##### ENTRIES SUPPLIED #####

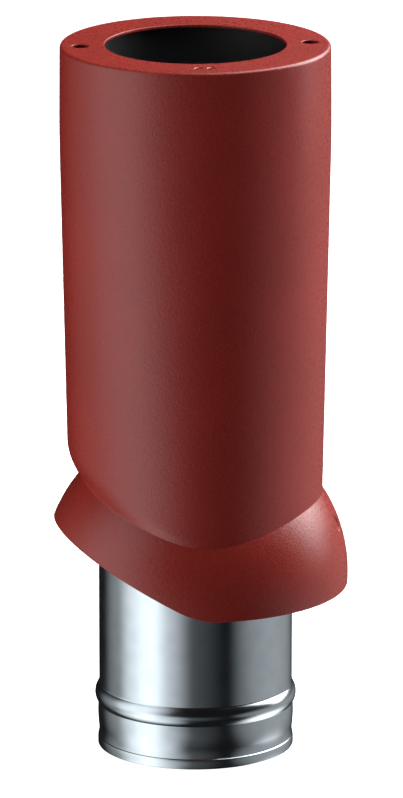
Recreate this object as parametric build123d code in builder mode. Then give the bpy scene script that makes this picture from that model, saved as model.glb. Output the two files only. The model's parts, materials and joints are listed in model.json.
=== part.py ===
from build123d import *

import os
from math import asin, cos, radians, sin, sqrt, tan

# Insulated roof outlet pipe: a moulded casing with a flat apertured top, standing on a domed
# weather skirt cut for a sloping roof, with a galvanised steel duct running down through it.
# All sizes are in millimetres. The origin is on the pipe's axis at the duct's lower rim, +Z runs
# up the pipe and +X points down the roof slope.

# ---- Driving dimensions --------------------------------------------------------------------

HEIGHT = 600.0  # duct's lower rim to the top plate's face

# Casing
CASING_R = 112.5  # widest radius of the casing
CASING_R_Z = 528.0  # height of that widest section
TOP_DRAFT = 0.5  # degrees of draft above the widest section
SLOPE_DRAFT = 1.2  # degrees by which the casing narrows downwards, seen from across the slope
CROSS_DRAFT = -0.68  # degrees by which it widens downwards, seen from down the slope
CASING_BASE_Z = 60.0  # where the casing's sides are drawn down to, before they are trimmed
CASING_WALL = 3.0
TOP_PLATE = 2.5
TOP_EDGE_R = 2.6
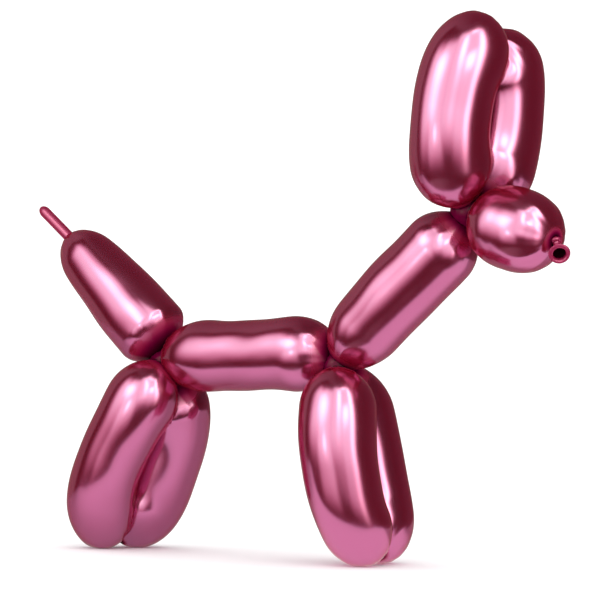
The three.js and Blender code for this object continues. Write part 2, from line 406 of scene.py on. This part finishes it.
def nozzle_object():
    """A bent neck that flares to a rolled lip, with a bore that narrows inwards."""
    root = np.array(TWISTS["knot"], float)
    mouth = root + MOUTH
    behind = mouth - unit(MOUTH_FACING) * MOUTH_BEND
    line_points, flare_points, lip_steps, bore_steps = 60, 24, 24, 8
    t = np.linspace(0, 1, line_points)[:, None]
    points = (1 - t) ** 2 * root + 2 * t * (1 - t) * behind + t ** 2 * mouth
    length = np.linalg.norm(np.diff(points, axis=0), axis=1).sum()

    profile = [(0, 0)]
    flare_end = length - LIP_RADIUS * FLARE_END
    for k in range(flare_points):
        u = k / (flare_points - 1)
        ease = np.interp(u, FLARE_PLACES, FLARE_SHARES)
        profile.append((flare_end * u, NOZZLE_NECK + (NOZZLE_FLARE - NOZZLE_NECK) * ease))
    for k in range(lip_steps + 1):
        angle = math.pi * (LIP_ROLL[0] + (LIP_ROLL[1] - LIP_ROLL[0]) * k / lip_steps)
        profile.append((length - LIP_RADIUS + LIP_RADIUS * math.sin(angle),
                        LIP_RIM - LIP_RADIUS + LIP_RADIUS * math.cos(angle)))
    outside = len(profile)
    bore_start = length - LIP_RADIUS * BORE_START
    bore_end = length - BORE_DEPTH
    for k in range(bore_steps + 1):
        u = k / bore_steps
        profile.append((bore_start + (bore_end - bore_start) * u,
                        BORE_RADIUS * (1 - BORE_TAPER * u)))
    profile.append((bore_end, 0))
    # The bore gets 0, which paints it near black: painted shade inside the hole.
    taut_and_unshaded = np.where(np.arange(len(profile)) < outside, NOZZLE_TAUT, 0)
    return lathe_along("nozzle", points, profile, taut_and_unshaded)


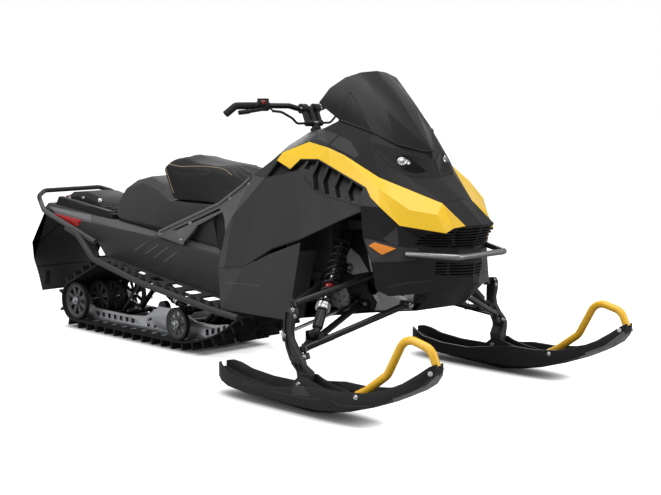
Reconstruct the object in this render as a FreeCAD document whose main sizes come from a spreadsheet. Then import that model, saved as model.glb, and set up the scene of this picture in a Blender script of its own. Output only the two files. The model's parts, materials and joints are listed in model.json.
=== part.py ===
import FreeCAD, Part
import Sketcher
import math
import os

V = FreeCAD.Vector
doc = FreeCAD.newDocument("snowmobile")

# Driving dimensions, in millimetres and degrees

SIZES = {
    # Track and the wheels inside it
    "track_width": 381,
    "belt_thickness": 7,
    "lug_height": 32,
    "lug_root": 15,
    "lug_crest": 9,
    "lug_rows": 44,
    "idler_radius": 88,
    "idler_station": -1132,
    "bend_radius": 740,
    "ramp_foot": -169.3,
    "ramp_angle": 32.5,
    "sprocket_radius": 80,
    "sprocket_station": 100,
    "sprocket_height": 305,
    "wheel_width": 20,
    "front_wheel_radius": 72,
    "front_wheel_station": -363,
    "upper_wheel_radius": 66,
    "upper_wheel_station": -627,
    "upper_wheel_height": 383,
    "axle_radius": 10,
    "wheel_offset": 165,
    "rail_offset": 112,
    "rail_thickness": 12,
    "rail_depth": 62,
    # Chassis
    "tunnel_width": 426,
    "tunnel_sheet": 3,
    "tunnel_rear": -1321,
    "tunnel_rear_top": 581,
    "shoulder_out": 24,
    "shoulder_down": 22,
    "tunnel_front": 377.7,
    "tunnel_slope": 5,
    "board_rail_radius": 13,
    "board_thickness": 8,
    "bumper_radius": 11,
    "flap_width": 380,
    "flap_thickness": 5,
    "strut_thickness": 6,
    "strut_flange": 9,
    "reflector_depth": 5,
    "lamp_width": 200,
    "deck_width": 350,
    "cargo_hole_radius": 4.5,
    # Body
    "panel_wall": 6,
    "screen_wall": 4,
    "bulkhead_width": 300,
    "bulkhead_plate": 10,
    # Seat
    "seat_width": 330,
    # Front suspension and steering
    "ski_stance": 1077,
    "ski_width": 140,
    "ski_wall": 11,
    "loop_radius": 14.5,
    "arm_radius": 12,
    "eye_radius": 15,
    "eye_height": 22,
    "stud_radius": 6,
    "stud_clearance": 0.5,
    "boss_drop": 28,
    "tie_rod_radius": 7,
    "coil_radius": 28,
    "bar_radius": 11,
    "grip_radius": 14,
    "seat_gap": 0.3,
    "engine_length": 256,
    "engine_width": 420,
    "engine_height": 350,
}

sheet = doc.addObject("Spreadsheet::Sheet", "Dimensions")
for row, (alias, value) in enumerate(SIZES.items(), 1):
    sheet.set("A%d" % row, alias)
    sheet.set("B%d" % row, str(value))
    sheet.setAlias("B%d" % row, alias)
doc.recompute()


def size(alias):
    return float(sheet.get(alias))


GAP = size("seat_gap")
LEFT = 1
RIGHT = -1


# Shape helpers

def mirrored(shape):
    return shape.mirror(V(0, 0, 0), V(0, 1, 0))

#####

The records above should be repeated in full, exactly as given.

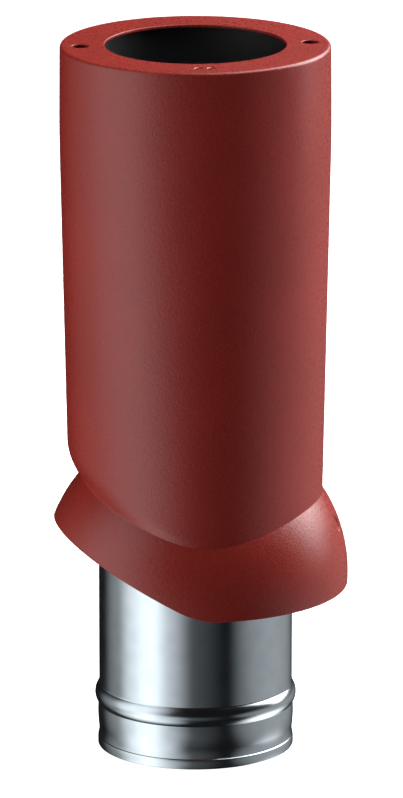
Recreate this object as parametric build123d code in builder mode. Then give the bpy scene script that makes this picture from that model, saved as model.glb. Output the two files only. The model's parts, materials and joints are listed in model.json.
=== part.py ===
from build123d import *

import os
from math import asin, cos, radians, sin, sqrt, tan

# Insulated roof outlet pipe: a moulded casing with a flat apertured top, standing on a domed
# weather skirt cut for a sloping roof, with a galvanised steel duct running down through it.
# All sizes are in millimetres. The origin is on the pipe's axis at the duct's lower rim, +Z runs
# up the pipe and +X points down the roof slope.

# ---- Driving dimensions --------------------------------------------------------------------

HEIGHT = 600.0  # duct's lower rim to the top plate's face

# Casing
CASING_R = 112.5  # widest radius of the casing
CASING_R_Z = 528.0  # height of that widest section
TOP_DRAFT = 0.5  # degrees of draft above the widest section
SLOPE_DRAFT = 1.2  # degrees by which the casing narrows downwards, seen from across the slope
CROSS_DRAFT = -0.68  # degrees by which it widens downwards, seen from down the slope
CASING_BASE_Z = 60.0  # where the casing's sides are drawn down to, before they are trimmed
CASING_WALL = 3.0
TOP_PLATE = 2.5
TOP_EDGE_R = 2.6
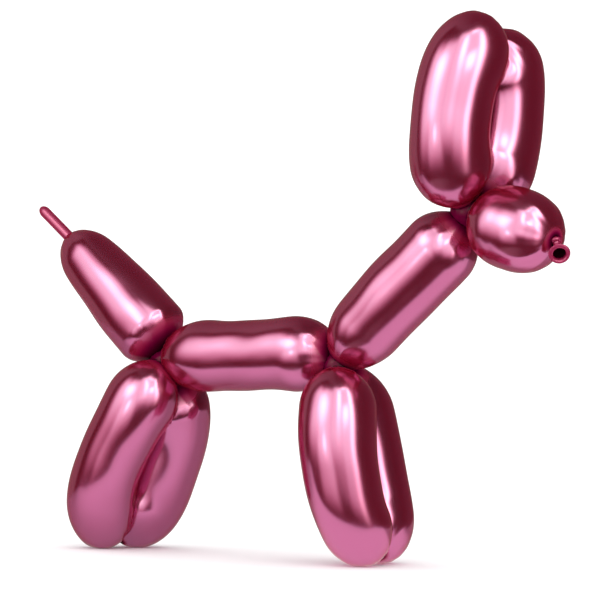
The three.js and Blender code for this object continues. Write part 2, from line 406 of scene.py on. This part finishes it.
def nozzle_object():
    """A bent neck that flares to a rolled lip, with a bore that narrows inwards."""
    root = np.array(TWISTS["knot"], float)
    mouth = root + MOUTH
    behind = mouth - unit(MOUTH_FACING) * MOUTH_BEND
    line_points, flare_points, lip_steps, bore_steps = 60, 24, 24, 8
    t = np.linspace(0, 1, line_points)[:, None]
    points = (1 - t) ** 2 * root + 2 * t * (1 - t) * behind + t ** 2 * mouth
    length = np.linalg.norm(np.diff(points, axis=0), axis=1).sum()

    profile = [(0, 0)]
    flare_end = length - LIP_RADIUS * FLARE_END
    for k in range(flare_points):
        u = k / (flare_points - 1)
        ease = np.interp(u, FLARE_PLACES, FLARE_SHARES)
        profile.append((flare_end * u, NOZZLE_NECK + (NOZZLE_FLARE - NOZZLE_NECK) * ease))
    for k in range(lip_steps + 1):
        angle = math.pi * (LIP_ROLL[0] + (LIP_ROLL[1] - LIP_ROLL[0]) * k / lip_steps)
        profile.append((length - LIP_RADIUS + LIP_RADIUS * math.sin(angle),
                        LIP_RIM - LIP_RADIUS + LIP_RADIUS * math.cos(angle)))
    outside = len(profile)
    bore_start = length - LIP_RADIUS * BORE_START
    bore_end = length - BORE_DEPTH
    for k in range(bore_steps + 1):
        u = k / bore_steps
        profile.append((bore_start + (bore_end - bore_start) * u,
                        BORE_RADIUS * (1 - BORE_TAPER * u)))
    profile.append((bore_end, 0))
    # The bore gets 0, which paints it near black: painted shade inside the hole.
    taut_and_unshaded = np.where(np.arange(len(profile)) < outside, NOZZLE_TAUT, 0)
    return lathe_along("nozzle", points, profile, taut_and_unshaded)


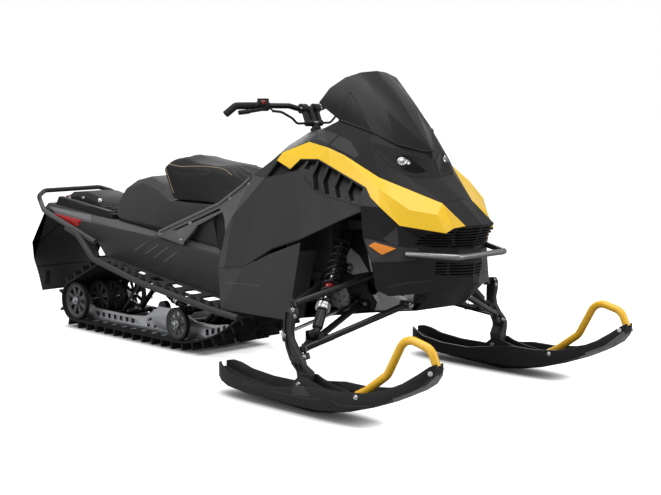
Reconstruct the object in this render as a FreeCAD document whose main sizes come from a spreadsheet. Then import that model, saved as model.glb, and set up the scene of this picture in a Blender script of its own. Output only the two files. The model's parts, materials and joints are listed in model.json.
=== part.py ===
import FreeCAD, Part
import Sketcher
import math
import os

V = FreeCAD.Vector
doc = FreeCAD.newDocument("snowmobile")

# Driving dimensions, in millimetres and degrees

SIZES = {
    # Track and the wheels inside it
    "track_width": 381,
    "belt_thickness": 7,
    "lug_height": 32,
    "lug_root": 15,
    "lug_crest": 9,
    "lug_rows": 44,
    "idler_radius": 88,
    "idler_station": -1132,
    "bend_radius": 740,
    "ramp_foot": -169.3,
    "ramp_angle": 32.5,
    "sprocket_radius": 80,
    "sprocket_station": 100,
    "sprocket_height": 305,
    "wheel_width": 20,
    "front_wheel_radius": 72,
    "front_wheel_station": -363,
    "upper_wheel_radius": 66,
    "upper_wheel_station": -627,
    "upper_wheel_height": 383,
    "axle_radius": 10,
    "wheel_offset": 165,
    "rail_offset": 112,
    "rail_thickness": 12,
    "rail_depth": 62,
    # Chassis
    "tunnel_width": 426,
    "tunnel_sheet": 3,
    "tunnel_rear": -1321,
    "tunnel_rear_top": 581,
    "shoulder_out": 24,
    "shoulder_down": 22,
    "tunnel_front": 377.7,
    "tunnel_slope": 5,
    "board_rail_radius": 13,
    "board_thickness": 8,
    "bumper_radius": 11,
    "flap_width": 380,
    "flap_thickness": 5,
    "strut_thickness": 6,
    "strut_flange": 9,
    "reflector_depth": 5,
    "lamp_width": 200,
    "deck_width": 350,
    "cargo_hole_radius": 4.5,
    # Body
    "panel_wall": 6,
    "screen_wall": 4,
    "bulkhead_width": 300,
    "bulkhead_plate": 10,
    # Seat
    "seat_width": 330,
    # Front suspension and steering
    "ski_stance": 1077,
    "ski_width": 140,
    "ski_wall": 11,
    "loop_radius": 14.5,
    "arm_radius": 12,
    "eye_radius": 15,
    "eye_height": 22,
    "stud_radius": 6,
    "stud_clearance": 0.5,
    "boss_drop": 28,
    "tie_rod_radius": 7,
    "coil_radius": 28,
    "bar_radius": 11,
    "grip_radius": 14,
    "seat_gap": 0.3,
    "engine_length": 256,
    "engine_width": 420,
    "engine_height": 350,
}

sheet = doc.addObject("Spreadsheet::Sheet", "Dimensions")
for row, (alias, value) in enumerate(SIZES.items(), 1):
    sheet.set("A%d" % row, alias)
    sheet.set("B%d" % row, str(value))
    sheet.setAlias("B%d" % row, alias)
doc.recompute()


def size(alias):
    return float(sheet.get(alias))


GAP = size("seat_gap")
LEFT = 1
RIGHT = -1


# Shape helpers

def mirrored(shape):
    return shape.mirror(V(0, 0, 0), V(0, 1, 0))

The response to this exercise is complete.